### What is needed
Write out all of the data without omission, exactly as shown.
*** Extracted material
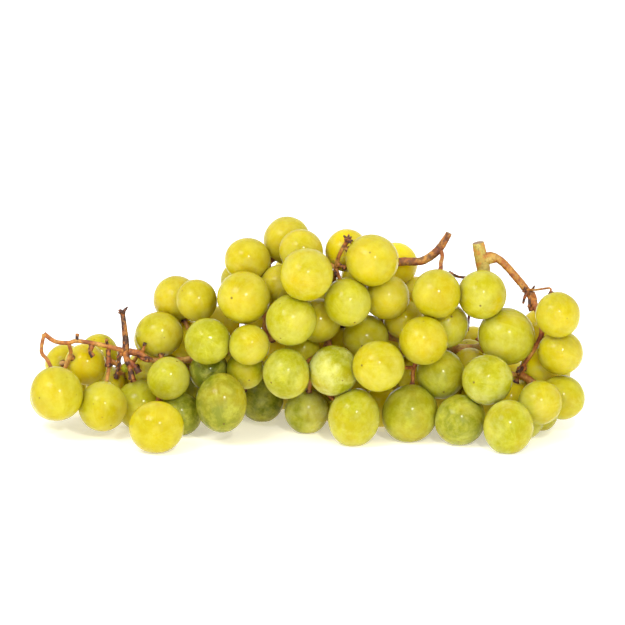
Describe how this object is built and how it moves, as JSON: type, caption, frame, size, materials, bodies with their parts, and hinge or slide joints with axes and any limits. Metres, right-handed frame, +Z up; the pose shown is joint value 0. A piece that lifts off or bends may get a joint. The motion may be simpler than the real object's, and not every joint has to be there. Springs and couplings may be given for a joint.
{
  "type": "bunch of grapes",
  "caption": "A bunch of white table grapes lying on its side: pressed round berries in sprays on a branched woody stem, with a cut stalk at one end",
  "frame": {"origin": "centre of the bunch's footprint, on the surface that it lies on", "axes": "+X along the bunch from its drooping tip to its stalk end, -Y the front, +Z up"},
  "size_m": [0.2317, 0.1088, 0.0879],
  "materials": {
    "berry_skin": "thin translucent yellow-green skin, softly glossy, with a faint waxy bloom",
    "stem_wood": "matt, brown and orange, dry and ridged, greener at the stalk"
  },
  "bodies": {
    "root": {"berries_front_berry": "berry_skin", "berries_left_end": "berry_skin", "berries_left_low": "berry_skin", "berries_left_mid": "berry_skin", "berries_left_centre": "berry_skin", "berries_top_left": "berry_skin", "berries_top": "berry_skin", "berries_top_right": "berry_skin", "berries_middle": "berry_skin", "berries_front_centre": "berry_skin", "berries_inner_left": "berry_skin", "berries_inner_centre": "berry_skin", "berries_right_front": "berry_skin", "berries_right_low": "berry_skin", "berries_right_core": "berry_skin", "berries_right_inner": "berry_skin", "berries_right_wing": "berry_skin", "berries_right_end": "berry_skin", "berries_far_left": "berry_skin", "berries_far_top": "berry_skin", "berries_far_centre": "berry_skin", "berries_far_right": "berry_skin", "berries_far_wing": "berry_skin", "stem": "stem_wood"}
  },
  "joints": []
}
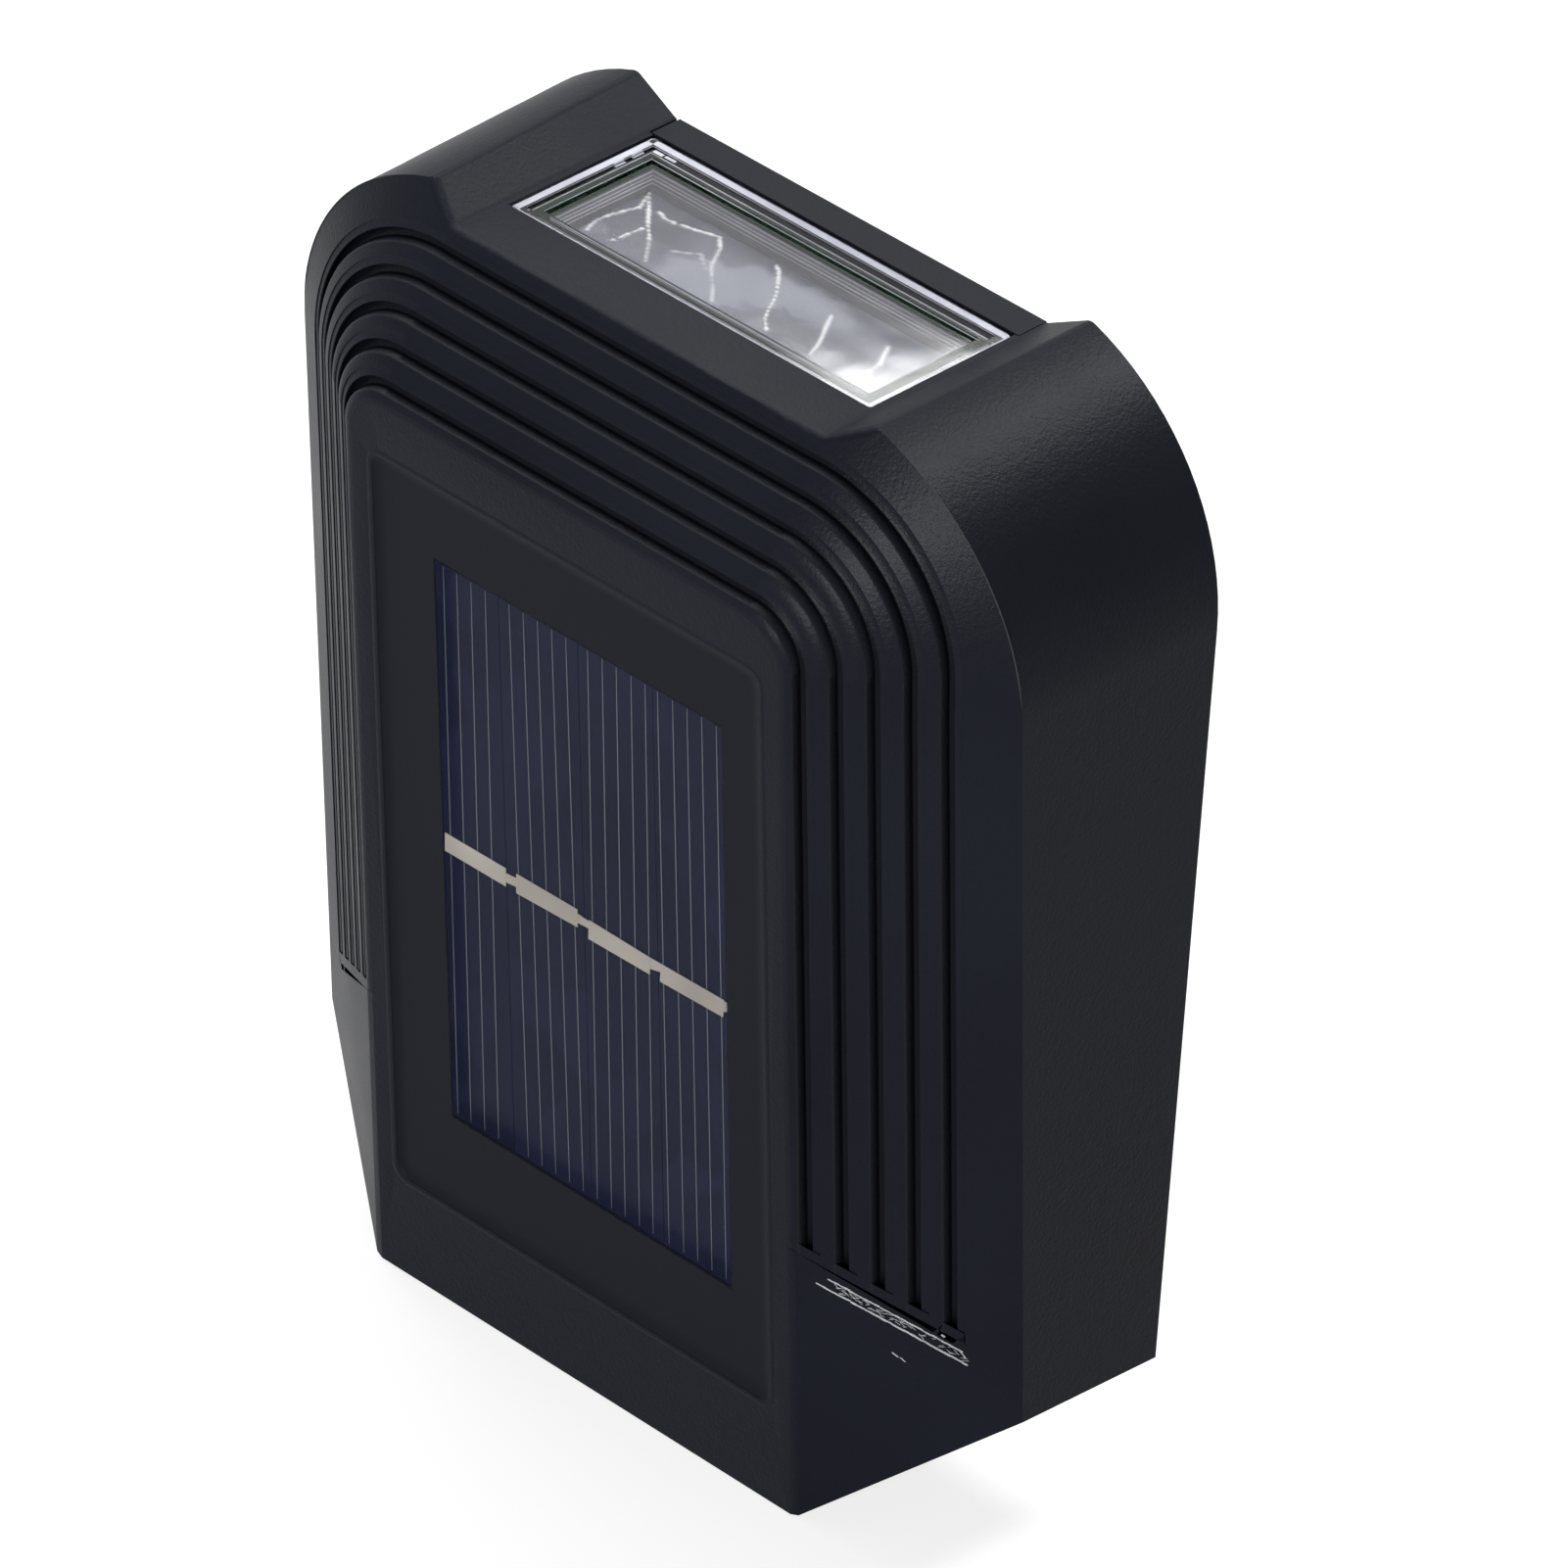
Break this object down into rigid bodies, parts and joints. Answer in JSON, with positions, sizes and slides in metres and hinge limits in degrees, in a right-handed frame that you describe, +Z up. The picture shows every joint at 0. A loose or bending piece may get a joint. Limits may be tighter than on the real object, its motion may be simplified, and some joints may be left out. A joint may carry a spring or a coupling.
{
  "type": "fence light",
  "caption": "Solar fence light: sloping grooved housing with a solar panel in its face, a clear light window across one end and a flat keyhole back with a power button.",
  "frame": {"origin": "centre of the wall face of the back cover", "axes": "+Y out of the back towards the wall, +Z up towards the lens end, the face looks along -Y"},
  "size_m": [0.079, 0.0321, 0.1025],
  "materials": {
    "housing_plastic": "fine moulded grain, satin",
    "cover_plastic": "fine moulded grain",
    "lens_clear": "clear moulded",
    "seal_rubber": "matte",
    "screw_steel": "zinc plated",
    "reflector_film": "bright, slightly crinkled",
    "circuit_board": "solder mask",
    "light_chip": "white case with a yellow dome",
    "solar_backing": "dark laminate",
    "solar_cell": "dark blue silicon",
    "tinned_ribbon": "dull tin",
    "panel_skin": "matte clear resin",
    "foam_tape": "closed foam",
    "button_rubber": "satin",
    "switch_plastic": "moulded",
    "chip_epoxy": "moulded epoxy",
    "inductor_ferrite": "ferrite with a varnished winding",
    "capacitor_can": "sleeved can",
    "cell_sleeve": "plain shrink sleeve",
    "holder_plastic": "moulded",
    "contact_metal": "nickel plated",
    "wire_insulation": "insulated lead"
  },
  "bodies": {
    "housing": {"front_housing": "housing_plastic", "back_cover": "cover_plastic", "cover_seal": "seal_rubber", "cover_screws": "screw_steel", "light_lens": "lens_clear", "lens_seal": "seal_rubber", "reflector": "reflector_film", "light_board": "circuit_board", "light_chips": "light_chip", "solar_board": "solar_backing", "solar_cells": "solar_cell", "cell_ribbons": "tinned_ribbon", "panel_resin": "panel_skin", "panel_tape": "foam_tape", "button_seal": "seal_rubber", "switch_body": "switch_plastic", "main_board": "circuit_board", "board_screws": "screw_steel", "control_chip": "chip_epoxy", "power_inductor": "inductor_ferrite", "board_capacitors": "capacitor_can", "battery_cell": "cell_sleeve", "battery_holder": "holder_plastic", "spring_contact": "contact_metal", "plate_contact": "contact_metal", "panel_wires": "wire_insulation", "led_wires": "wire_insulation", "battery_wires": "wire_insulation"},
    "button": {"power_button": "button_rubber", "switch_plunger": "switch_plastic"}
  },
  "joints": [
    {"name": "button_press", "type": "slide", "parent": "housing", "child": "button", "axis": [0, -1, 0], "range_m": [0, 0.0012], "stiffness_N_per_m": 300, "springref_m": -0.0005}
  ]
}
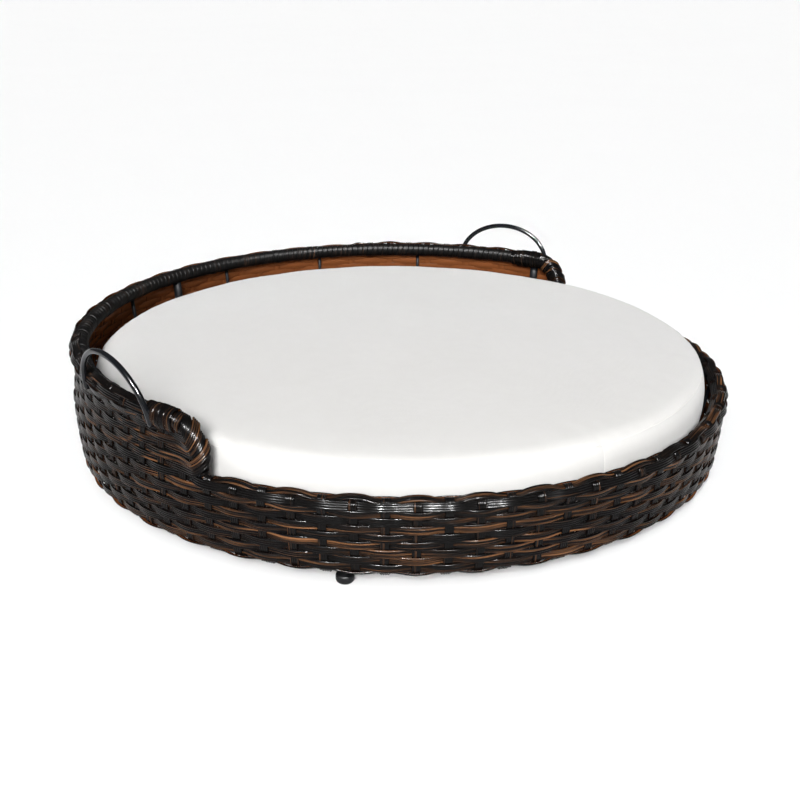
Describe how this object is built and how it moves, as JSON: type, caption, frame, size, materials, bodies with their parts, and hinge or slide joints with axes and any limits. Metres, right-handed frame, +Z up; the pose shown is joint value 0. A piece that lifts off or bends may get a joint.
******
### Response to this task
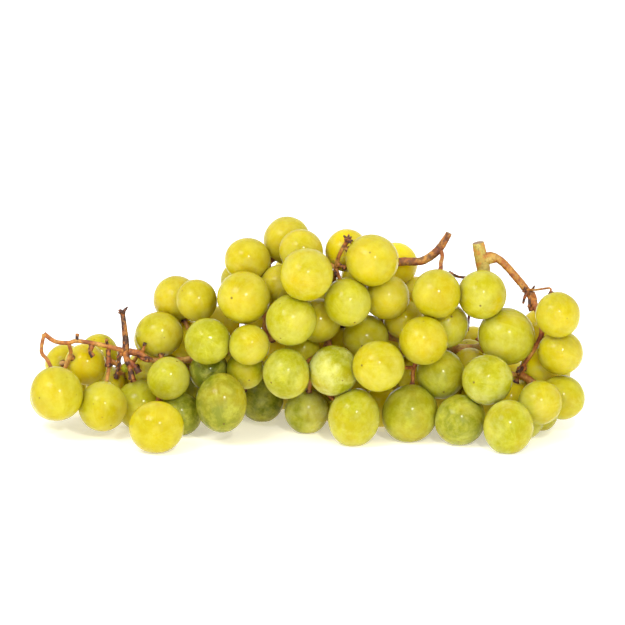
Describe how this object is built and how it moves, as JSON: type, caption, frame, size, materials, bodies with their parts, and hinge or slide joints with axes and any limits. Metres, right-handed frame, +Z up; the pose shown is joint value 0. A piece that lifts off or bends may get a joint. The motion may be simpler than the real object's, and not every joint has to be there. Springs and couplings may be given for a joint.
{
  "type": "bunch of grapes",
  "caption": "A bunch of white table grapes lying on its side: pressed round berries in sprays on a branched woody stem, with a cut stalk at one end",
  "frame": {"origin": "centre of the bunch's footprint, on the surface that it lies on", "axes": "+X along the bunch from its drooping tip to its stalk end, -Y the front, +Z up"},
  "size_m": [0.2317, 0.1088, 0.0879],
  "materials": {
    "berry_skin": "thin translucent yellow-green skin, softly glossy, with a faint waxy bloom",
    "stem_wood": "matt, brown and orange, dry and ridged, greener at the stalk"
  },
  "bodies": {
    "root": {"berries_front_berry": "berry_skin", "berries_left_end": "berry_skin", "berries_left_low": "berry_skin", "berries_left_mid": "berry_skin", "berries_left_centre": "berry_skin", "berries_top_left": "berry_skin", "berries_top": "berry_skin", "berries_top_right": "berry_skin", "berries_middle": "berry_skin", "berries_front_centre": "berry_skin", "berries_inner_left": "berry_skin", "berries_inner_centre": "berry_skin", "berries_right_front": "berry_skin", "berries_right_low": "berry_skin", "berries_right_core": "berry_skin", "berries_right_inner": "berry_skin", "berries_right_wing": "berry_skin", "berries_right_end": "berry_skin", "berries_far_left": "berry_skin", "berries_far_top": "berry_skin", "berries_far_centre": "berry_skin", "berries_far_right": "berry_skin", "berries_far_wing": "berry_skin", "stem": "stem_wood"}
  },
  "joints": []
}
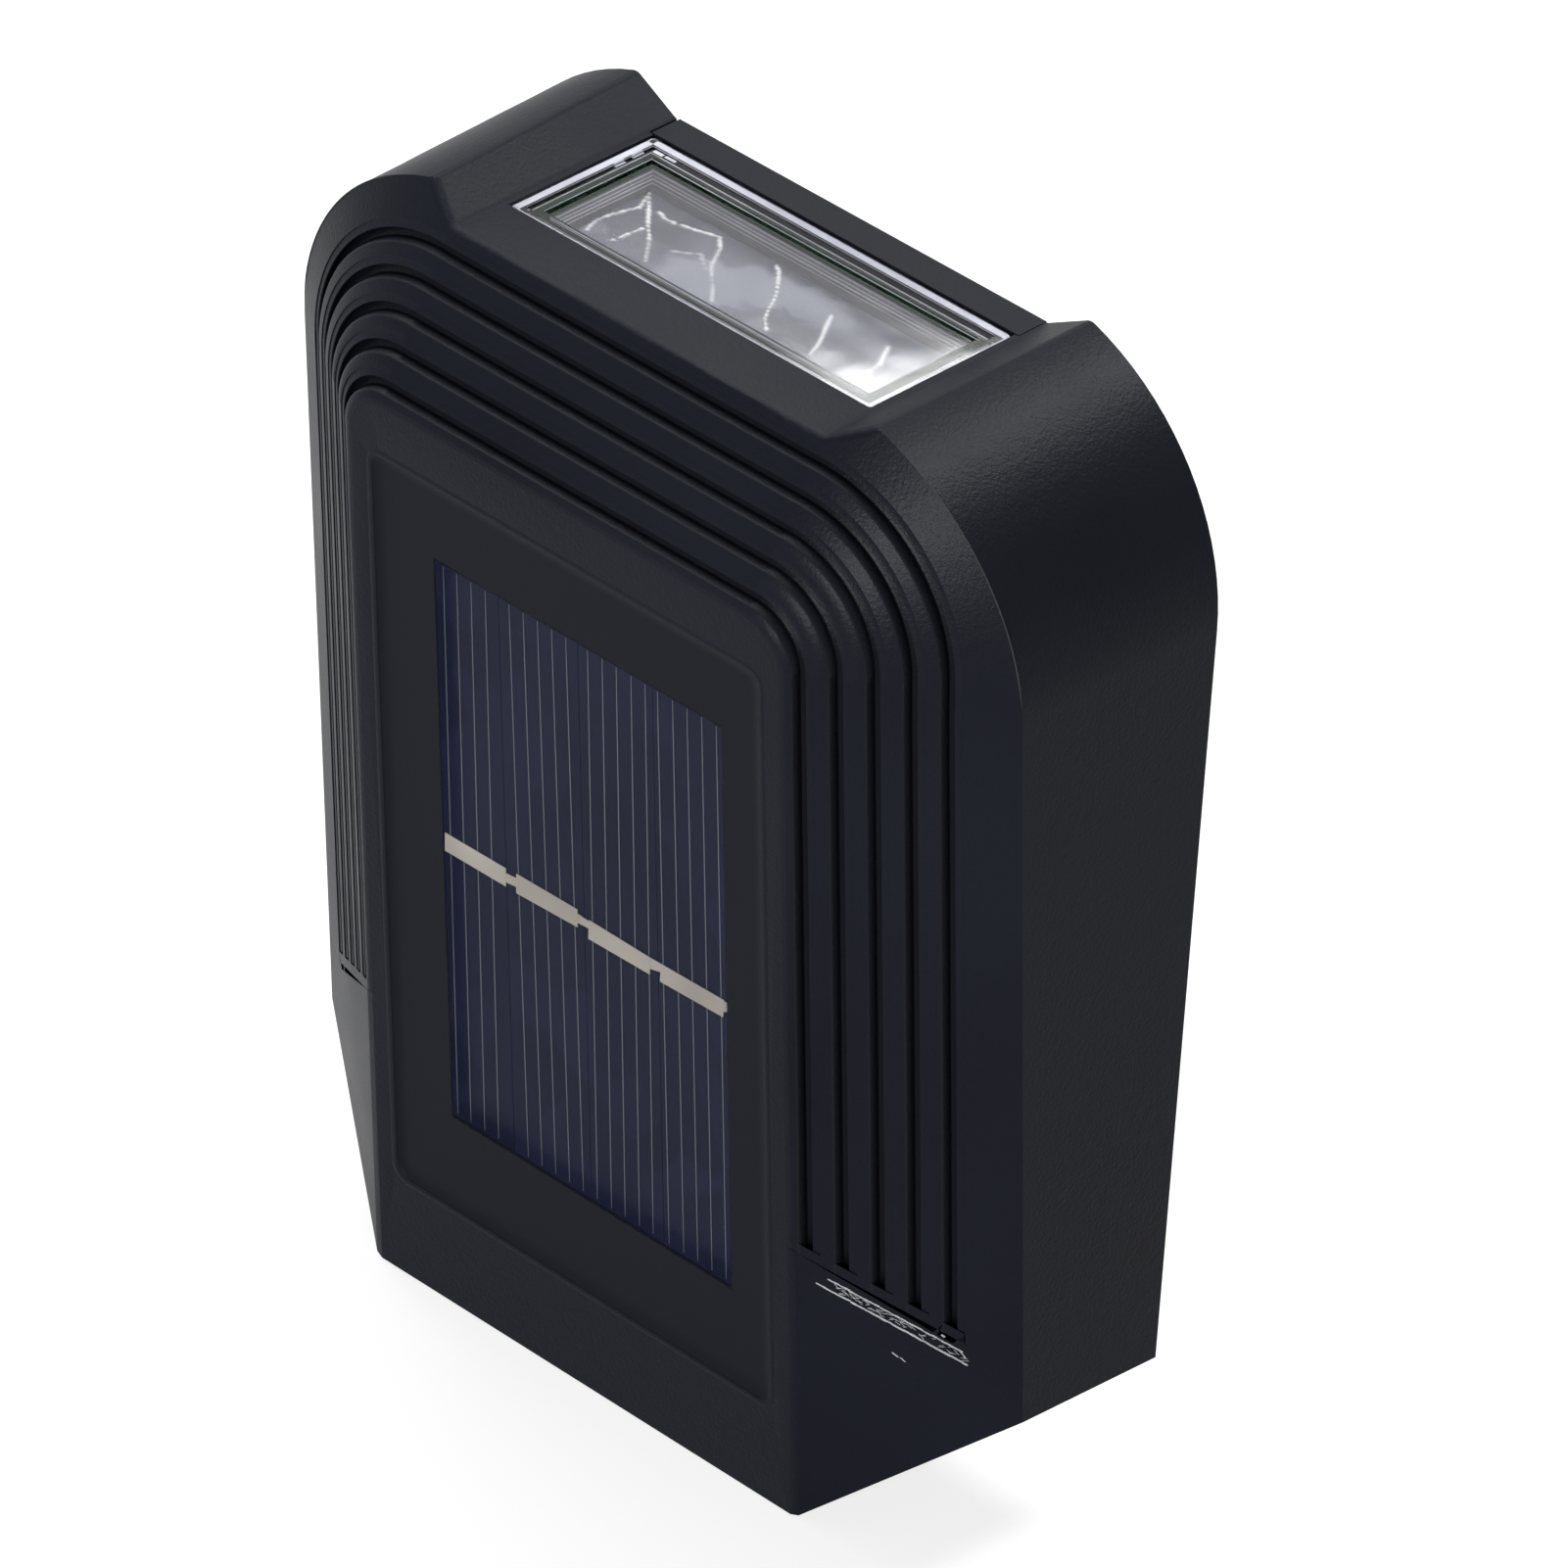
Break this object down into rigid bodies, parts and joints. Answer in JSON, with positions, sizes and slides in metres and hinge limits in degrees, in a right-handed frame that you describe, +Z up. The picture shows every joint at 0. A loose or bending piece may get a joint. Limits may be tighter than on the real object, its motion may be simplified, and some joints may be left out. A joint may carry a spring or a coupling.
{
  "type": "fence light",
  "caption": "Solar fence light: sloping grooved housing with a solar panel in its face, a clear light window across one end and a flat keyhole back with a power button.",
  "frame": {"origin": "centre of the wall face of the back cover", "axes": "+Y out of the back towards the wall, +Z up towards the lens end, the face looks along -Y"},
  "size_m": [0.079, 0.0321, 0.1025],
  "materials": {
    "housing_plastic": "fine moulded grain, satin",
    "cover_plastic": "fine moulded grain",
    "lens_clear": "clear moulded",
    "seal_rubber": "matte",
    "screw_steel": "zinc plated",
    "reflector_film": "bright, slightly crinkled",
    "circuit_board": "solder mask",
    "light_chip": "white case with a yellow dome",
    "solar_backing": "dark laminate",
    "solar_cell": "dark blue silicon",
    "tinned_ribbon": "dull tin",
    "panel_skin": "matte clear resin",
    "foam_tape": "closed foam",
    "button_rubber": "satin",
    "switch_plastic": "moulded",
    "chip_epoxy": "moulded epoxy",
    "inductor_ferrite": "ferrite with a varnished winding",
    "capacitor_can": "sleeved can",
    "cell_sleeve": "plain shrink sleeve",
    "holder_plastic": "moulded",
    "contact_metal": "nickel plated",
    "wire_insulation": "insulated lead"
  },
  "bodies": {
    "housing": {"front_housing": "housing_plastic", "back_cover": "cover_plastic", "cover_seal": "seal_rubber", "cover_screws": "screw_steel", "light_lens": "lens_clear", "lens_seal": "seal_rubber", "reflector": "reflector_film", "light_board": "circuit_board", "light_chips": "light_chip", "solar_board": "solar_backing", "solar_cells": "solar_cell", "cell_ribbons": "tinned_ribbon", "panel_resin": "panel_skin", "panel_tape": "foam_tape", "button_seal": "seal_rubber", "switch_body": "switch_plastic", "main_board": "circuit_board", "board_screws": "screw_steel", "control_chip": "chip_epoxy", "power_inductor": "inductor_ferrite", "board_capacitors": "capacitor_can", "battery_cell": "cell_sleeve", "battery_holder": "holder_plastic", "spring_contact": "contact_metal", "plate_contact": "contact_metal", "panel_wires": "wire_insulation", "led_wires": "wire_insulation", "battery_wires": "wire_insulation"},
    "button": {"power_button": "button_rubber", "switch_plunger": "switch_plastic"}
  },
  "joints": [
    {"name": "button_press", "type": "slide", "parent": "housing", "child": "button", "axis": [0, -1, 0], "range_m": [0, 0.0012], "stiffness_N_per_m": 300, "springref_m": -0.0005}
  ]
}
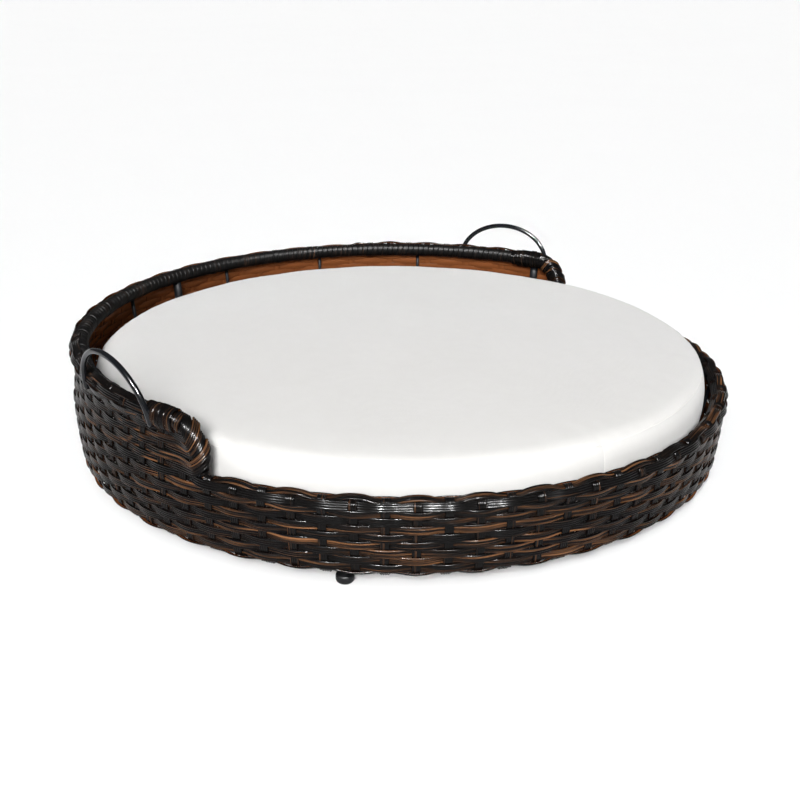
Describe how this object is built and how it moves, as JSON: type, caption, frame, size, materials, bodies with their parts, and hinge or slide joints with axes and any limits. Metres, right-handed frame, +Z up; the pose shown is joint value 0. A piece that lifts off or bends may get a joint.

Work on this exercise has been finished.